A Lucía Grattarola
A veces es la reiteración de una pequeña molestia lo que termina por enloquecer a la gente.
Él se había prometido- en una de esas charlas matinales que tenía en la penumbra de su cocina, mientras desayunaba mirando un punto fijo en la pared- que no enloquecería; se había decidido a incidir de una buena vez en el desenlace de su vida cotidiana más trivial, que él gustaba en confundir con quién sabe qué, a través de imágenes y acciones torpemente alegóricas.
Había una puerta, la del fondo, que no dejaba de chirriar. Era un sonido agudo, largo, lento y profundo. La puerta se abría sola, o mejor dicho: no se podía cerrar del todo. Entonces cualquier vientito, cualquier brisa, la entornaba, la hacía sonar.
En un principio, el sonido fue tan solo un problema a solucionar que ocupaba el lugar más bajo en la lista de cosas para hacer que él se había planteado.
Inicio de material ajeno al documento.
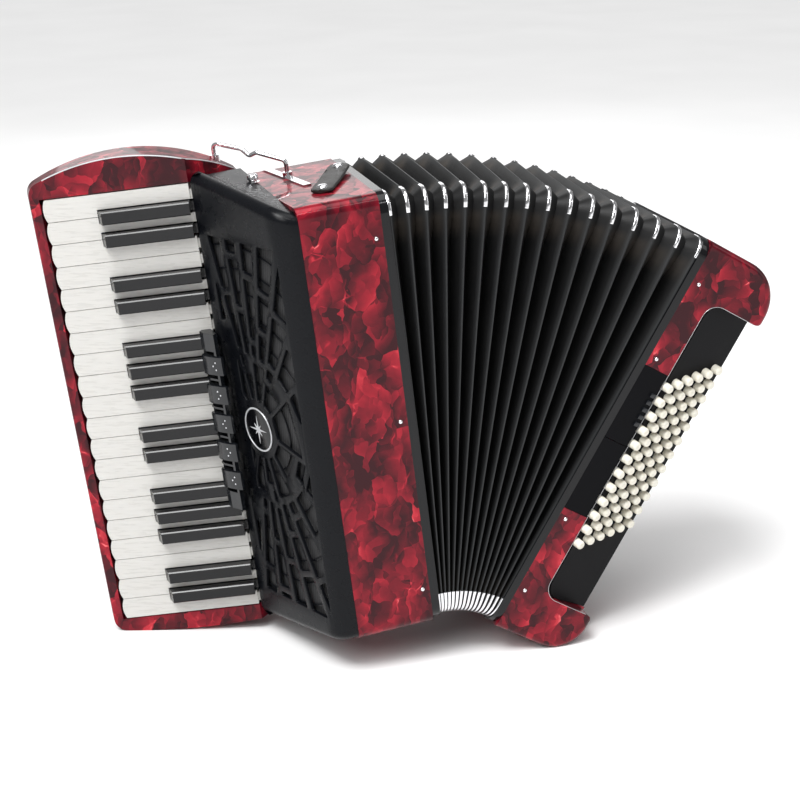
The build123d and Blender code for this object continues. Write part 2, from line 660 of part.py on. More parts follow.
def bass_casing():
    """C-shaped shell: red arms above and below the button board, open towards the bellows."""
    body = bass_outline()
    front_edges = body.faces().sort_by(Axis.Y)[0].edges()
    front_edges = front_edges.filter_by(lambda e: e.center().X > 1)
    body = fillet(front_edges, FRONT_EDGE_RADIUS)
    recess = prism(board_recess(6.0), BOARD_LOW_Z, BOARD_HIGH_Z)
    inner_edges = recess.edges().filter_by(Axis.Y).group_by(Axis.X)[0]
    recess = fillet(inner_edges, RECESS_CORNER)
    body = body - recess
    body = body - block(-1, BOARD_FRONT_X + 4, -1, 12, PANEL_LOW_Z, PANEL_HIGH_Z)
    hollow = block(-1, BASS_THICKNESS - WALL, 14, BODY_DEPTH - WALL, WALL, BODY_HEIGHT - WALL)
    backing = prism(board_recess(18.0), BOARD_LOW_Z - WALL, BOARD_HIGH_Z + WALL)
    window = block(0.2, BOARD_WIDTH, 1, 11, BOARD_LOW_Z + 8, BOARD_HIGH_Z - 8)
    window = BOARD_FRAME * (window + block(4, 50, 10, 40, BOARD_LOW_Z + 8, BOARD_HIGH_Z - 8))
    body = body - (hollow - (backing - window)) - window
    body = body - arm_tip(BOARD_LOW_Z, BOARD_LOW_Z - ARM_TIP_RADIUS)
    body = body - arm_tip(BOARD_HIGH_Z, BOARD_HIGH_Z + ARM_TIP_RADIUS)
    air_place = Location((BASS_THICKNESS, AIR_BUTTON_Y, AIR_BUTTON_Z)) * Rotation(0, 90, 0)
    return body - air_place * Cylinder(AIR_STEM_RADIUS + RUNNING_CLEARANCE, 30)


def button_place(row, column):
    """Distance across the board and height of one button."""
    across = FIRST_ROW_ACROSS + BUTTON_ROW_PITCH * row
    return across, FIRST_BUTTON_Z - BUTTON_PITCH * column + BUTTON_SHEAR * row


def button_board():
    """Sloping board with a clearance hole for every button."""
    board = block(3.2, BOARD_WIDTH, 1.0, 1.0 + BOARD_THICKNESS, BOARD_LOW_Z + 0.4, BOARD_HIGH_Z - 0.4)
    inner_edges = board.edges().filter_by(Axis.Y).group_by(Axis.X)[0]
    board = BOARD_FRAME * fillet(inner_edges, RECESS_CORNER / SLOPE_COS + 1)
    holes = []
    for row in range(BUTTON_ROWS):
        for column in range(BUTTON_COLUMNS):
            across, z = button_place(row, column)
            place = BOARD_FRAME * Location((across, 2, z)) * Rotation(90, 0, 0)
            holes.append(place * Cylinder(BUTTON_RADIUS + 0.35, 12))
    return board - holes


def bass_buttons(rows):
    buttons = []
    for row in rows:
        for column in range(BUTTON_COLUMNS):
            across, z = button_place(row, column)
            middle_v = BUTTON_LENGTH / 2 - BUTTON_STAND
            place = BOARD_FRAME * Location((across, middle_v, z)) * Rotation(90, 0, 0)
            button = Cylinder(BUTTON_RADIUS, BUTTON_LENGTH)
            button = fillet(button.edges().sort_by(Axis.Z)[-1], 2.0)
            buttons.append(place * button)
    return group(buttons)


def bass_front_panels():
    """Two black panels that fill the front between the red arms."""
    middle = (PANEL_LOW_Z + PANEL_HIGH_Z) / 2
    edge_x = BOARD_FRONT_X - 0.8
    lower = block(0.3, edge_x, 0.3, PANEL_BACK, PANEL_LOW_Z + 0.3, middle - 0.3)
    upper = block(0.3, edge_x, 0.3, PANEL_BACK, middle + 0.3, PANEL_HIGH_Z - 0.3)
    return group([lower, upper])


def bass_reed_block():
    """Soundboard with two reed blocks behind the bass casing's mouth."""
    board = block(3, 8, 20, BODY_DEPTH - WALL - 0.5, WALL + 0.5, BODY_HEIGHT - WALL - 0.5)
    low = block(8.2, 34, 76, 96, 60, 320)
    high = block(8.2, 34, 116, 136, 60, 320)
    return group([board, low, high])


def hand_strap():
    """Leather strap that bows off the outer face, for the left hand."""
    x = BASS_THICKNESS
    middle_y = 112
    outer = make_face(Curve() + [
        ThreePointArc((x + 0.3, 38), (x + 31, 190), (x + 0.3, 342)),
        Line((x + 0.3, 342), (x + 0.3, 330)),
        ThreePointArc((x + 0.3, 330), (x + 27.5, 190), (x + 0.3, 50)),
        Line((x + 0.3, 50), (x + 0.3, 38)),
    ])
    plane = Plane(origin=(0, middle_y - 32, 0), x_dir=(1, 0, 0), z_dir=(0, -1, 0))
    return extrude(plane * outer, amount=-64)


def air_button():
    """Button that opens the air valve, on the outer face by the hand strap."""
    stem = Rotation(0, 90, 0) * Cylinder(AIR_STEM_RADIUS, 16)
    head = Rotation(0, 90, 0) * Cylinder(6.5, 4)
    place = Location((BASS_THICKNESS, AIR_BUTTON_Y, AIR_BUTTON_Z))
    return place * (stem + Location((9, 0, 0)) * head)


# ---- write every node ----
def build():
    nodes = {}
    for index in range(1, WHITE_COUNT + 1):
        nodes["white_key_%02d" % index] = white_key(index)
    for number, index in enumerate(BLACK_AFTER, 1):
        nodes["black_key_%02d" % number] = black_key(index)
    nodes["treble_casing"] = treble_casing()
    nodes["treble_soundboard"] = treble_soundboard()
    nodes["treble_reed_blocks"] = treble_reed_blocks()
    nodes["keyboard_bed"] = keyboard_bed()
    nodes["key_axle"] = key_axle()
    nodes["grille_cover"] = grille_cover()
    nodes["grille_cloth"] = grille_cloth()
    nodes["register_housing"] = register_housing()
    for index in range(REGISTER_COUNT):
        nodes["register_switch_%d" % (index + 1)] = register_switch(index)
    nodes["strap_bracket"] = strap_bracket()
    nodes["bellows_strap"] = bellows_strap()
    nodes["treble_bellows_frame"] = frame_ring(0.0, FRAME_THICKNESS)
    nodes["bellows_pleats"] = bellows_pleats()
    nodes["bass_bellows_frame"] = BASS_FRAME * frame_ring(-FRAME_THICKNESS, 0.0)
    nodes["bass_casing"] = BASS_FRAME * bass_casing()
    nodes["button_board"] = BASS_FRAME * button_board()
    nodes["bass_note_buttons"] = BASS_FRAME * bass_buttons(range(0, 2))
    nodes["bass_chord_buttons"] = BASS_FRAME * bass_buttons(range(2, BUTTON_ROWS))
    nodes["bass_front_panels"] = BASS_FRAME * bass_front_panels()
    nodes["bass_reed_block"] = BASS_FRAME * bass_reed_block()
    nodes["hand_strap"] = BASS_FRAME * hand_strap()
    nodes["air_button"] = BASS_FRAME * air_button()
    for node, shape in nodes.items():
        save(node, shape)
    return nodes


if __name__ == "__main__":
    build()
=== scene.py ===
import math
import bmesh
import bpy
from mathutils import Matrix, Vector
from mathutils.geometry import delaunay_2d_cdt


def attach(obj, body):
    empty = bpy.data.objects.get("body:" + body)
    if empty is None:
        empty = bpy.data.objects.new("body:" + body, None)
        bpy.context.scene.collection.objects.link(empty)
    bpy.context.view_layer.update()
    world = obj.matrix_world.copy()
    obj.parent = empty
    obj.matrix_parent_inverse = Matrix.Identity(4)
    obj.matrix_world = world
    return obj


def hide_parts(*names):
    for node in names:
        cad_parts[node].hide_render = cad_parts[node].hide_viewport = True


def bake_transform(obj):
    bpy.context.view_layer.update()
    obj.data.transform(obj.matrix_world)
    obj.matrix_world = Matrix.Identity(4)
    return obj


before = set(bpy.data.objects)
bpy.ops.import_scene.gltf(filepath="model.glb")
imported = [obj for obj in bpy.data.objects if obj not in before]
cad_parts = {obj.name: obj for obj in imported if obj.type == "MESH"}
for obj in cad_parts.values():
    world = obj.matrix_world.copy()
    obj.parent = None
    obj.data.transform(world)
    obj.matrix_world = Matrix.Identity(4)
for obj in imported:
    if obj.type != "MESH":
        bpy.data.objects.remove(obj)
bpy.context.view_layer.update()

# Sizes are in millimetres inside the helpers. UP carries the upright treble frame (x towards the
# bellows, y from front to player, z up the keyboard) into the standing row frame in metres.
STANCE_ANGLE = -6.5405
STANCE_SHIFT = (-0.88, -82.90, 40.827)
FAN_ANGLE = 36.8
BASS_SHIFT = (54.511, 0.0, -18.133)
KEY_TILT = 15.8
KEY_LINE = (-131.0, 114.0)
BODY_HEIGHT = 379.0
REGISTER_MIDDLE = 186.0
REGISTER_PITCH = 26.2
BODY_DEPTH = 166.0
FRAME_THICKNESS = 7.0
APEX_Z = -69.96
BASS_THICKNESS = 81.0


def metres(vector):
    """Millimetres to metres."""
    return Vector(vector) * 0.001


UP = (
    Matrix.Translation(metres(STANCE_SHIFT))
    @ Matrix.Rotation(math.radians(STANCE_ANGLE), 4, "Y")
    @ Matrix.Scale(0.001, 4)
)
BASS = UP @ Matrix.Translation(BASS_SHIFT) @ Matrix.Rotation(math.radians(FAN_ANGLE), 4, "Y")
KEYS = UP @ Matrix.Translation((*KEY_LINE, 0)) @ Matrix.Rotation(math.radians(180 - KEY_TILT), 4, "Z")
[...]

Mirá si uno se va a andar preocupando por puertitas que no cierran del todo, cuando hay cuentas que pagar, horarios que cumplir, amigos que visitar y vinos que tomar. Pero con el paso de los meses, el sonidito, el chirrido, se hizo intolerable. No porque aumentara en intensidad - era el mismo sonido siempre, más prolongado o menos, dependiendo de la corriente de aire- sino porque era impredecible. Podían pasar horas sin un solo sonido, incluso días, pero en determinado momento la espera del sonido ocupó el lugar de las cosas más importantes, y él sintió con horror que había caído en un lugar del que tal vez no podría salir. Entonces fue que decidió arreglar la puerta.
Primero la estudió con atención, y no pudo determinar la avería; sospechó que se trataba de una hinchazón por la humedad, pero luego vio que no era el caso; revisó el marco de la puerta en busca de algún indicio de malformación, pero tampoco halló nada ahí.
El paso siguiente fue llamar a un carpintero. Un tipo de su barrio, un poco bohemio e impuntual, que trabajaba a ritmo cansino pero siempre terminaba los trabajos, se presentó a trabajar tres días después del día que habían convenido.
Llegó de mañana, conversó con él, y le dijo que en dos días arreglaba el asunto. Tenía –eso sí- que ir a buscar una sierrita al taller. Fue, pero ese día no volvió. Él atribuyó esa ausencia a la fama que el carpintero tenía en el barrio.
Entonces no llamó a otro carpintero, incluso después de dos semanas.
Él creía fervientemente que no llamaba a otro carpintero, ni a ninguna otra persona, porque había contraído quién sabe qué deuda moral con el carpintero de su barrio; dos semanas más tarde, cuando se cumplió el mes, detectó en su conducta una afectación de resistencia a la idea de arreglar la puerta. O tal vez, como pensó luego, a “permitir que alguien arregle mi puerta”. La única salida que encontró fue disponerse él mismo a arreglarla.
Su nulo conocimiento en esas cuestiones no le impidió intentarlo durante días. Pidió tres días libres en el trabajo, y los dedicó casi por completo a intentar hacer que la puerta cerrara, sin ningún éxito, naturalmente.
El mes siguiente, llegó tarde a trabajar diez veces, siempre andaba malhumorado, con barba y con todos los tics de un ser perturbado. Sucedía que los chirridos continuaban, y su vida consistía en esperar el siguiente chirrido. Una vez, la tarde que tomó la decisión, se encontró mirando por la ventana del frente, deseando que se levantara viento, para poder oír el sonido de la puerta del fondo.
A la mañana siguiente, sábado, se puso a trabajar. Tenía ya en la cabeza un sombrero de papel de diario que había hecho la noche anterior-cuando decidió que no iba a poder dormir- bloques, mezcla y una palita.
Pasadas las dos de la tarde, cuando paró para descansar y tomar agua, tomó un poco de distancia y pudo ver la puerta mitad cubierta por la pared que estaba levantando.
Para el final del día ya no había puerta; todo era pared.
Sentado debajo del limonero pensó, con satisfacción y amargura, que nunca más iba a poder pasar por esa puerta; pensó que tendría que acostumbrarse a usar sólo la del frente o, en todo caso, construir otra, en otra parte.